The property is located in the City of Long Beach (“City”). After Petitioner purchased the property, the City directed that its dilapidated house be razed. Petitioner sought variances that would permit him to subdivide the property into two lots, and build a house on each. The ZBA denied the application, and indicated it would issue findings at a later date. Petitioner then retained the firm to file an Article 78 petition challenging the denial. The ZBA published its reasoning one month after the petition was filed.
In reversing the ZBA, the Court held its decision was arbitrary. First, the Court rejected the assertion that the curb cut would adversely affect parking, calling it “rank speculation” that “one large structure would cause less parking problems than two smaller ones.” The Court similarly found no support in the record for any of the ZBA’s other concerns, including increased traffic, the reduction of “green spaces and view corridors,” and an alleged Zoning Code preference for preserving larger lots.
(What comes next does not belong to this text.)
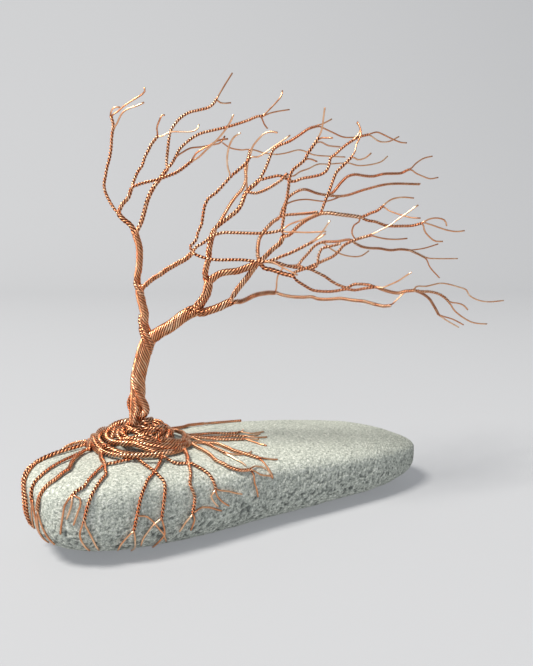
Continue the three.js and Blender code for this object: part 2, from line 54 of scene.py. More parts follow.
bpy.ops.mesh.primitive_uv_sphere_add(segments=320, ring_count=160, radius=1)
pebble = bpy.context.object
pebble.name = "sea_pebble"
ball = np.empty(len(pebble.data.vertices) * 3)
pebble.data.vertices.foreach_get("co", ball)
x, y, z = ball.reshape(-1, 3).T
flat = np.maximum(np.hypot(x, y), 1e-9)
bend = np.where(z > 0, top_power, under_power)
ring = flat ** (2 / bend)
u = ring * np.sign(x) * np.abs(x / flat) ** (2 / plan_power)
v = ring * np.sign(y) * np.abs(y / flat) ** (2 / plan_power)
rise = np.where(z > 0, above, below) * np.sign(z) * np.abs(z) ** (2 / bend) * (1 + taper * u) + tip * u
warped = np.stack([half_length * u, half_width * v + bow * (1 - u * u), rise + equator], 1)
warped[:, 2] = np.maximum(warped[:, 2], 0)
pebble.data.vertices.foreach_set("co", (warped / 1000).ravel())
pebble.data.update()
remesh = pebble.modifiers.new("even", "REMESH")
remesh.mode = "VOXEL"
remesh.voxel_size = 0.00037
bpy.ops.object.modifier_apply(modifier="even")
bpy.ops.object.shade_smooth()
outward = [(vertex.co.copy(), vertex.normal.copy()) for vertex in pebble.data.vertices]
stone_skin_and_lay_shade, hollow_shade = [], []
for place, normal in outward:
    spot = place * 1000
    low = min(max((rough_below - spot.z) / rough_fade, 0), 1)
    swell = 0.3 * noise.noise(spot / 13) + 0.12 * noise.noise(spot / 4.5)
    grain = 0.07 * noise.noise(spot * 1.1) + 0.085 * noise.noise(spot * 2.2)
    pit = max(noise.noise(spot * 1.05 + Vector((40, 0, 0))) - 0.2, 0) * (0.15 + 0.75 * low)
    pit += max(noise.noise(spot * 1.9 + Vector((0, 70, 0))) - 0.15, 0) * (0.15 + 0.55 * low)
    moved = place + normal * (swell + grain - pit) / 1000
    # Painted shade: darkens the stone's colour in its pits and in the hollows of its grain, more on the
    # rough lower sides
    hollow_shade.append(min((pit * 3 + max(-grain, 0) * 6) * (0.2 + 0.9 * low), 0.8))
    stone_skin_and_lay_shade += [moved.x, moved.y, max(moved.z, 0)]
pebble.data.vertices.foreach_set("co", stone_skin_and_lay_shade)
pebble.data.attributes.new("hollow_shade", "FLOAT", "POINT").data.foreach_set("value", hollow_shade)
pebble.data.update()
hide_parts("pebble")
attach(pebble, "root")

# --------------------------------------------------------------------------------------------------------
# The tree. Sixty-one lengths of soft 0.4 mm copper wire, twisted by hand to the left. They are one rope
# in the trunk, part into thinner ropes, threes and pairs above it, and into the roots below it. Nothing
# is soldered. A limb is the length of a rope between two forks. It is laid out by the places its middle
# passes through, and its wires lie round that middle in rings, turning as they go. At a fork each wire
# goes to the limb on its own side.
# --------------------------------------------------------------------------------------------------------
wire = 0.4
foot = np.array([-26.0, 6.0, 0.0])
turned = math.radians(33)
to_right = np.array([math.cos(turned), -math.sin(turned), 0])
to_back = np.array([math.sin(turned), math.cos(turned), 0])
eye = 6 * to_right - 174.7 * to_back + np.array([0, 0, 70.3])
eye_distance = to_back @ (foot - eye)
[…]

In fact, the only evidence supporting denial “were the generalized complaints of community members,” none of which were supported by factual evidence the record.
However, the most notable argument was the ZBA’s novel claim that a variance for a similarly situated lot was distinguishable because it was granted in the aftermath of Superstorm Sandy. The ZBA argued that when that variance had been granted, the belief was that people might not return to live in the City, but current economic circumstances did not require such incentives. The Court rejected this argument, holding that not only did the record lack support for this view, but that it fell outside the criteria the ZBA was required to consider, i.e. “the benefit to the application against the potential detriment to the community.”